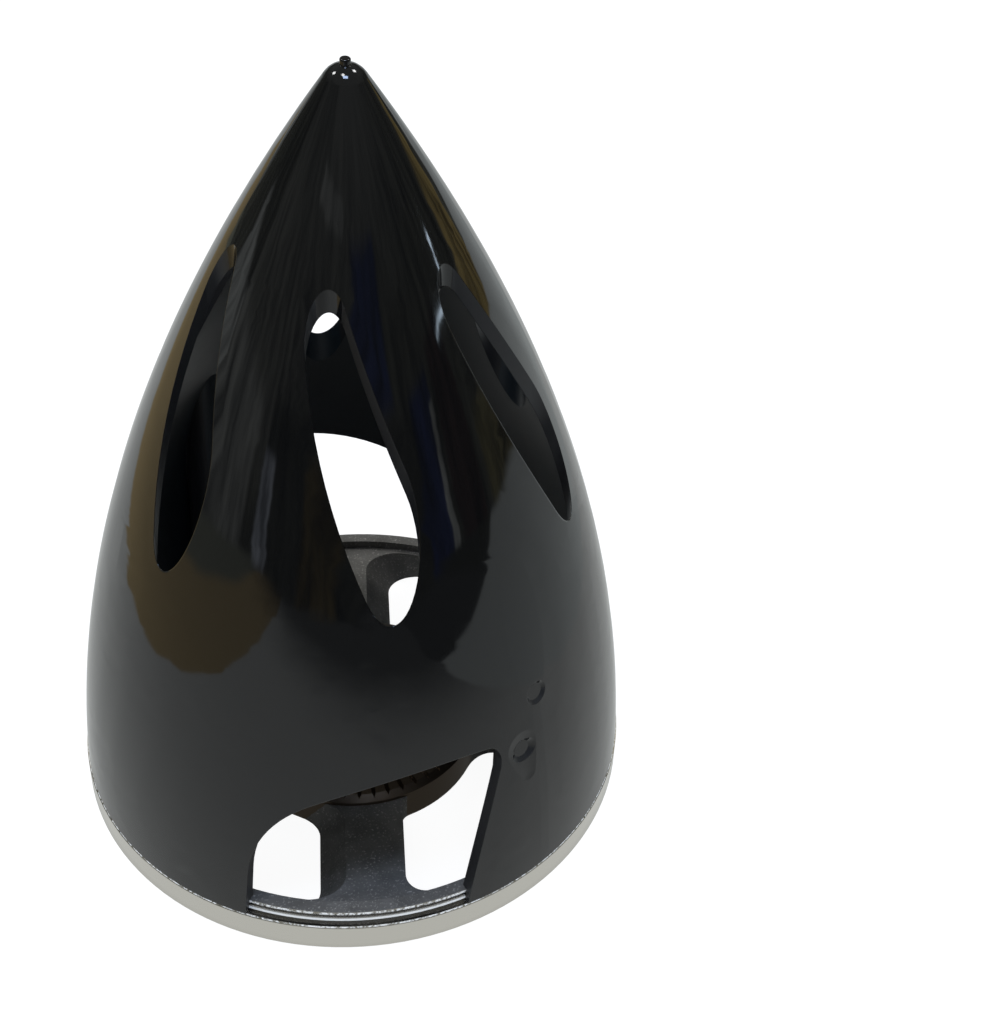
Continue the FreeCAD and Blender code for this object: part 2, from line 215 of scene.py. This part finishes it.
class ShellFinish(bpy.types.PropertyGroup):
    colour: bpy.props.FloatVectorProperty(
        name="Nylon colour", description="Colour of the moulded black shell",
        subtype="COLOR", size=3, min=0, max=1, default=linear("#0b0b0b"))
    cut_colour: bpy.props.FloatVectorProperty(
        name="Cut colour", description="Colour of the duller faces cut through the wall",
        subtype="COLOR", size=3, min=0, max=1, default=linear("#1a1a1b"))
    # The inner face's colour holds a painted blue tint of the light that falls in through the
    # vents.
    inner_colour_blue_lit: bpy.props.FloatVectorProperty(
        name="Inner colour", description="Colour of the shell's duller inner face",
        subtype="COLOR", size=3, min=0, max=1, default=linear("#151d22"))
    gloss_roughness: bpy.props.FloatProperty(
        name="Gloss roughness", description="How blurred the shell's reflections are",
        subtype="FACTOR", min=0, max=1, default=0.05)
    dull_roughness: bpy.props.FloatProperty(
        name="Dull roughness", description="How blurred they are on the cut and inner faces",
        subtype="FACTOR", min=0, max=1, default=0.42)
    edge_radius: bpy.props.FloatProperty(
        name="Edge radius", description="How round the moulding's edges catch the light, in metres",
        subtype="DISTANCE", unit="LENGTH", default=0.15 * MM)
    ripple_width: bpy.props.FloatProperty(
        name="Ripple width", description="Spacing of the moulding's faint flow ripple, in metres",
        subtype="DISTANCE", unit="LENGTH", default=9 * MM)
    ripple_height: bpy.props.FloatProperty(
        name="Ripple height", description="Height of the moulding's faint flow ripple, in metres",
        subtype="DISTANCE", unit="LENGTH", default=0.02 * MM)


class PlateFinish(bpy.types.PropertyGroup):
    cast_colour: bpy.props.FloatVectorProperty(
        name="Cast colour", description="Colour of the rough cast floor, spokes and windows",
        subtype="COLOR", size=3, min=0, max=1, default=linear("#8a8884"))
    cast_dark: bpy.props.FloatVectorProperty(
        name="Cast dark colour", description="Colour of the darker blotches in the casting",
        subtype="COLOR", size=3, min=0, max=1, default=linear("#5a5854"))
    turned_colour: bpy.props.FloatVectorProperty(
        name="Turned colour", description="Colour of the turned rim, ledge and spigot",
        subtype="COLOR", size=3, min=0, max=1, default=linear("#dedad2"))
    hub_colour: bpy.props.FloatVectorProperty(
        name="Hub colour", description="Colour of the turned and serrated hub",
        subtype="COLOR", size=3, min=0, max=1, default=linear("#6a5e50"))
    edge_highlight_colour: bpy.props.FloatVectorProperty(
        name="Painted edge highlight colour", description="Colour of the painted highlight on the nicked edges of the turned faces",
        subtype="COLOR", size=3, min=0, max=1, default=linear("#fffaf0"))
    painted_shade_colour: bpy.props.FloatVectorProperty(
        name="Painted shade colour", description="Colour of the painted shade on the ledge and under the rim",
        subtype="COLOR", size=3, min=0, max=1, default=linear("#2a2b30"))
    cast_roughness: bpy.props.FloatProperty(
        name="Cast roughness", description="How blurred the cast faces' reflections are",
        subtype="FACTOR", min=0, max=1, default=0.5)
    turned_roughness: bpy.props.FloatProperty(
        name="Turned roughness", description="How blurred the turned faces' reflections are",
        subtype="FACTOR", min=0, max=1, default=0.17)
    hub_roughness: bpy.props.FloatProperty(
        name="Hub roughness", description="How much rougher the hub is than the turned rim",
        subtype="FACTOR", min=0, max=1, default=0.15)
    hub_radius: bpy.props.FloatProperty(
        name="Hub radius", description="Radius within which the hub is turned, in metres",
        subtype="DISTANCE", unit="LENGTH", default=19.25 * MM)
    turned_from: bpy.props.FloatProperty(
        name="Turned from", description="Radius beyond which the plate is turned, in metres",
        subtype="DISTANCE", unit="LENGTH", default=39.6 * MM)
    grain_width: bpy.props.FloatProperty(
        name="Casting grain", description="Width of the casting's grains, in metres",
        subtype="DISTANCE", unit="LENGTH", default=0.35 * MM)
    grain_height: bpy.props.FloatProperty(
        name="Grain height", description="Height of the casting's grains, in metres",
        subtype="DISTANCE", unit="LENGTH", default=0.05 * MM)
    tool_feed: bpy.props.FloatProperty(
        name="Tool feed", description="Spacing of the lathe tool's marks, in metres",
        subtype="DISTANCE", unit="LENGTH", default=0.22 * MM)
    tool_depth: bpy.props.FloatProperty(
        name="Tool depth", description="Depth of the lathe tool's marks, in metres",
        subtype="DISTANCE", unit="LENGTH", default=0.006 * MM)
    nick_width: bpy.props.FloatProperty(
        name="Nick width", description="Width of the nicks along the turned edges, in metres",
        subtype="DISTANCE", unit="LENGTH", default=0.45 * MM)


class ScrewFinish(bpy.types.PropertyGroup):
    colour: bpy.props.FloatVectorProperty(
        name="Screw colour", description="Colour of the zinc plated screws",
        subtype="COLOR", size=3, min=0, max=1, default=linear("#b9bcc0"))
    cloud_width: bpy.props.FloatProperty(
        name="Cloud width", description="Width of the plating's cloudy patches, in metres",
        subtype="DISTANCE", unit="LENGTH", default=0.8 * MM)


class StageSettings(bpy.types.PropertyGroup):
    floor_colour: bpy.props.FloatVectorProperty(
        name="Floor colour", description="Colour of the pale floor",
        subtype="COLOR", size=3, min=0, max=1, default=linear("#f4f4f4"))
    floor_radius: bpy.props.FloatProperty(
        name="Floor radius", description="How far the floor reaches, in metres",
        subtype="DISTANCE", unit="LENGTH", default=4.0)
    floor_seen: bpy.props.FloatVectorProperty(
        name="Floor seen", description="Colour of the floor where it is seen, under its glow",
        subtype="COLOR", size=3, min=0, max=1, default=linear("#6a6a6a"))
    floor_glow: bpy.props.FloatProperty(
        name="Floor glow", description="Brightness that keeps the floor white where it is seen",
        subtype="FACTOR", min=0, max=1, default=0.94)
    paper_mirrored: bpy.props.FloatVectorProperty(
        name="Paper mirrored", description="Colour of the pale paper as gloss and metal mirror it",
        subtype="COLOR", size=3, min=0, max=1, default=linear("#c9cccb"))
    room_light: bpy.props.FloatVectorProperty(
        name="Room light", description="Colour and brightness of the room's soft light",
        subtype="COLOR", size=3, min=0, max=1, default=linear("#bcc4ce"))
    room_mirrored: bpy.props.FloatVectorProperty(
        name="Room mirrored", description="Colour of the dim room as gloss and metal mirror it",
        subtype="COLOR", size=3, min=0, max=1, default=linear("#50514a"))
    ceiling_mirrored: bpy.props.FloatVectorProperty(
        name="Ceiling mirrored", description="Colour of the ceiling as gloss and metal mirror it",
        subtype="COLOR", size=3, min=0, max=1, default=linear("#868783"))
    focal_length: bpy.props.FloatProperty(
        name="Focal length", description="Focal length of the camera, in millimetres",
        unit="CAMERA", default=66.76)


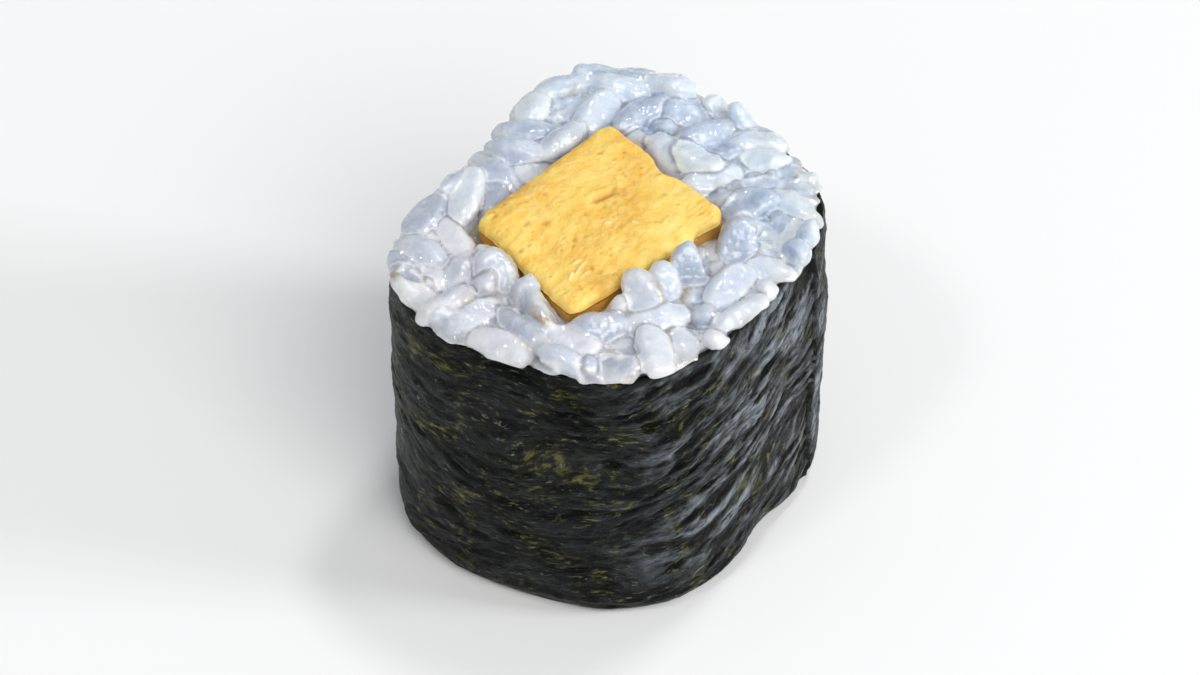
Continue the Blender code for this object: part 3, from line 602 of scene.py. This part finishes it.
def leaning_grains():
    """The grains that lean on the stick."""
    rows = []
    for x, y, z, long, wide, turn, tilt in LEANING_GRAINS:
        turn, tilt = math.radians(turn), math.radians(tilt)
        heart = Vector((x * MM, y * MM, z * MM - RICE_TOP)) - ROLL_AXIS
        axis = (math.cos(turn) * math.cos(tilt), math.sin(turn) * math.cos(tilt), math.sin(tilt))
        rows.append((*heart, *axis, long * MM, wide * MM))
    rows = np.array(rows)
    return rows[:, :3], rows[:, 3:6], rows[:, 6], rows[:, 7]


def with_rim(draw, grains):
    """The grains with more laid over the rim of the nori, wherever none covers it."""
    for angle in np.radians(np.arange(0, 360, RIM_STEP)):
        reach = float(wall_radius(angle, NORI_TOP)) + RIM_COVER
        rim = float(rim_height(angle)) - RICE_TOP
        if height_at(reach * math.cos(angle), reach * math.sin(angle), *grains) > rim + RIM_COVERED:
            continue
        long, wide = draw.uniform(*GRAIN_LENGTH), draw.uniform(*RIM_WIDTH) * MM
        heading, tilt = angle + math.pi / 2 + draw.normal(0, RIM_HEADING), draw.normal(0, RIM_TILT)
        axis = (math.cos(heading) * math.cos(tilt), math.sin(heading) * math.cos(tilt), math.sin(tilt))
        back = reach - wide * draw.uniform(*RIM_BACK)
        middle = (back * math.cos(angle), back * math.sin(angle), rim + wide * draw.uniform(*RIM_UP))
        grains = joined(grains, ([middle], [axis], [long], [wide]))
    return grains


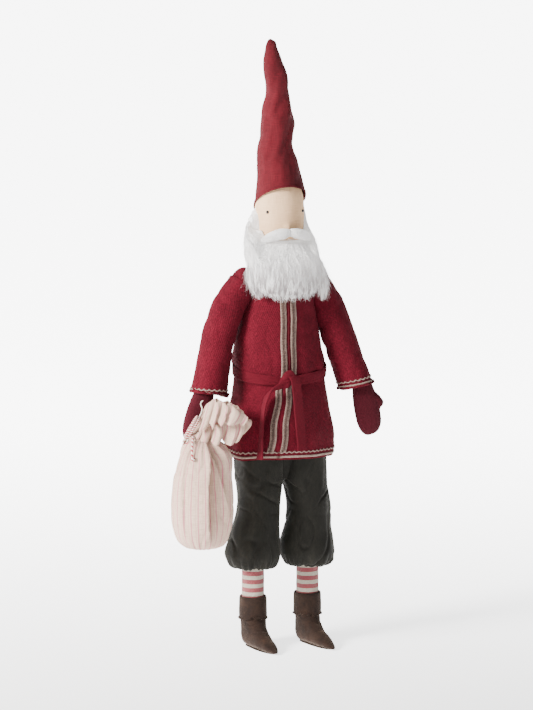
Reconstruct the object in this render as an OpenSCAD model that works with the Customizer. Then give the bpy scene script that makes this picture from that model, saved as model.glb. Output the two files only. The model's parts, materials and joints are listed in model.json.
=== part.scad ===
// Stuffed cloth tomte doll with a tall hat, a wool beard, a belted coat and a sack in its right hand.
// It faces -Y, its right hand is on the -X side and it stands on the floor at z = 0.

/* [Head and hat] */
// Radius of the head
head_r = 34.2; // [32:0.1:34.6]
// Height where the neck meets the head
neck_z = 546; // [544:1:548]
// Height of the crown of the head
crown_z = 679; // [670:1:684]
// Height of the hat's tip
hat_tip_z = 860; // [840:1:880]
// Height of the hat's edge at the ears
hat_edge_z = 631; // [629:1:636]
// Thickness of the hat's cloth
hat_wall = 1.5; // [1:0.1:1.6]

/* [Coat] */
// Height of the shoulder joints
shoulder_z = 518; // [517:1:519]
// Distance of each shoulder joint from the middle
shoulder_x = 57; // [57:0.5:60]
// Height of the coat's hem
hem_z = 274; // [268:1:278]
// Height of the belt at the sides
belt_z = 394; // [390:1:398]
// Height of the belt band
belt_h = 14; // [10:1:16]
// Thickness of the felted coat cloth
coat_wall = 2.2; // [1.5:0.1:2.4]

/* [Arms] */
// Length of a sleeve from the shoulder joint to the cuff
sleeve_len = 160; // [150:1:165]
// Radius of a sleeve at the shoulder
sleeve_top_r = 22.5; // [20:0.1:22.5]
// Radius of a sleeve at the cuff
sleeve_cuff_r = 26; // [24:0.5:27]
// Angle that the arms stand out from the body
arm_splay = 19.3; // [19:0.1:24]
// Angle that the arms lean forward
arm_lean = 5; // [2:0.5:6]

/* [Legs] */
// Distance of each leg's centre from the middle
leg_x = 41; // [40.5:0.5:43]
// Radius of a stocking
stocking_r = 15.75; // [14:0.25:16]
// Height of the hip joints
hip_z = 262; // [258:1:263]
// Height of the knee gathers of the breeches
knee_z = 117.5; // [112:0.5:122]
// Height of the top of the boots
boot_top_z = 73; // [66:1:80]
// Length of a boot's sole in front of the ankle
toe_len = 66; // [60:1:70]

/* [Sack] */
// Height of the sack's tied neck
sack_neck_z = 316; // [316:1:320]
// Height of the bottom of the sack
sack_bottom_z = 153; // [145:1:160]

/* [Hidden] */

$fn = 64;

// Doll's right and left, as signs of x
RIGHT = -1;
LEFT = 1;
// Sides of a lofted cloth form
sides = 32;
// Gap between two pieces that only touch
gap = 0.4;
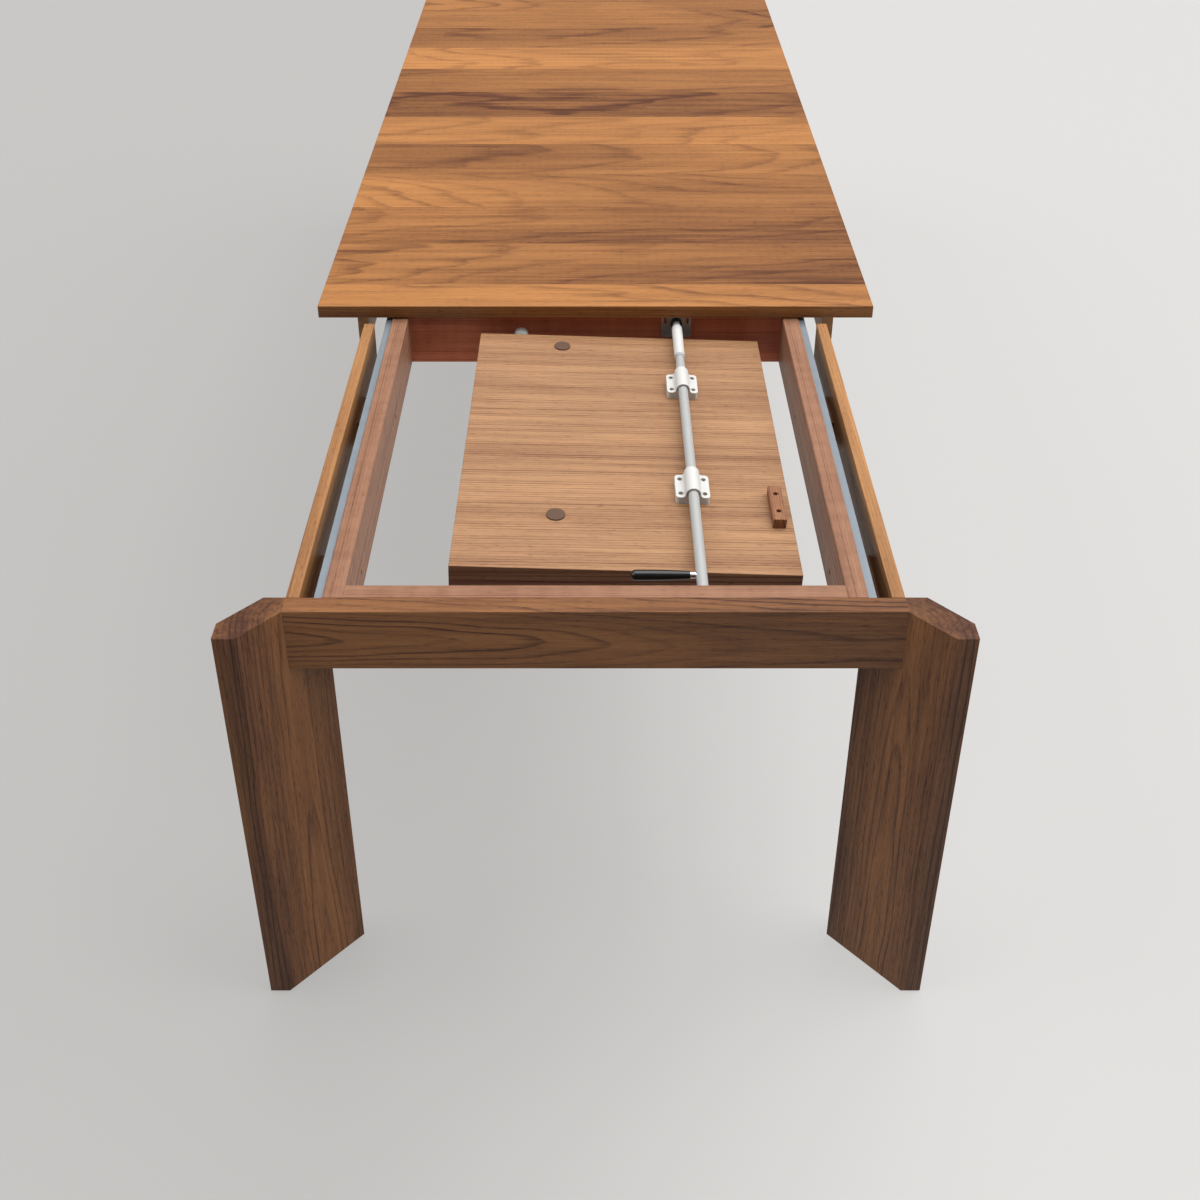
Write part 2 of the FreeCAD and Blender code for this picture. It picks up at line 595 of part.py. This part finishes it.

Set problem:
Among the entries above, locate the lines containing "Reconstruct the object" and "coat_wall = 2.2; // [1.5:0.1:2.4]", and transcribe exactly those two lines and all lines between.

Written response:
Reconstruct the object in this render as an OpenSCAD model that works with the Customizer. Then give the bpy scene script that makes this picture from that model, saved as model.glb. Output the two files only. The model's parts, materials and joints are listed in model.json.
=== part.scad ===
// Stuffed cloth tomte doll with a tall hat, a wool beard, a belted coat and a sack in its right hand.
// It faces -Y, its right hand is on the -X side and it stands on the floor at z = 0.

/* [Head and hat] */
// Radius of the head
head_r = 34.2; // [32:0.1:34.6]
// Height where the neck meets the head
neck_z = 546; // [544:1:548]
// Height of the crown of the head
crown_z = 679; // [670:1:684]
// Height of the hat's tip
hat_tip_z = 860; // [840:1:880]
// Height of the hat's edge at the ears
hat_edge_z = 631; // [629:1:636]
// Thickness of the hat's cloth
hat_wall = 1.5; // [1:0.1:1.6]

/* [Coat] */
// Height of the shoulder joints
shoulder_z = 518; // [517:1:519]
// Distance of each shoulder joint from the middle
shoulder_x = 57; // [57:0.5:60]
// Height of the coat's hem
hem_z = 274; // [268:1:278]
// Height of the belt at the sides
belt_z = 394; // [390:1:398]
// Height of the belt band
belt_h = 14; // [10:1:16]
// Thickness of the felted coat cloth
coat_wall = 2.2; // [1.5:0.1:2.4]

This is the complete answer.